3:List of Experimental Equipment and Materials:
ZC702 development board (Xilinx Zynq-7000 SoC), EMC2-Z7030 board (for DPR), FreeRTOS operating system, Xilinx SDSoC tools, custom SDSoC image processing library, power monitoring components (PMBus, I2C interface), and debugging tools (e.g., Integrated Logic Analyzers, serial communication).

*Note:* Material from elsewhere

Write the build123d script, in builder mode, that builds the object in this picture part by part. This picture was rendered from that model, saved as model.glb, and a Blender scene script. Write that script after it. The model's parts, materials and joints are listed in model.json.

4:Experimental Procedures and Operational Workflow:
For DVS, power monitoring and voltage scaling are controlled from the PS-side using FreeRTOS tasks; voltage levels are set dynamically, and power consumption is measured. For DPR, partial bitstreams are loaded from SD card, and reconfiguration is performed via PCAP; image processing functions (e.g., median filter, sepia filter) are swapped at runtime. Debugging involves data capture from trace buffers and transfer to a terminal for analysis.
5:Data Analysis Methods:
Power consumption is measured and compared across different voltage levels; execution times are recorded; resource utilization is analyzed using synthesis reports; debugging data is visualized with waveform viewers like GTKWave.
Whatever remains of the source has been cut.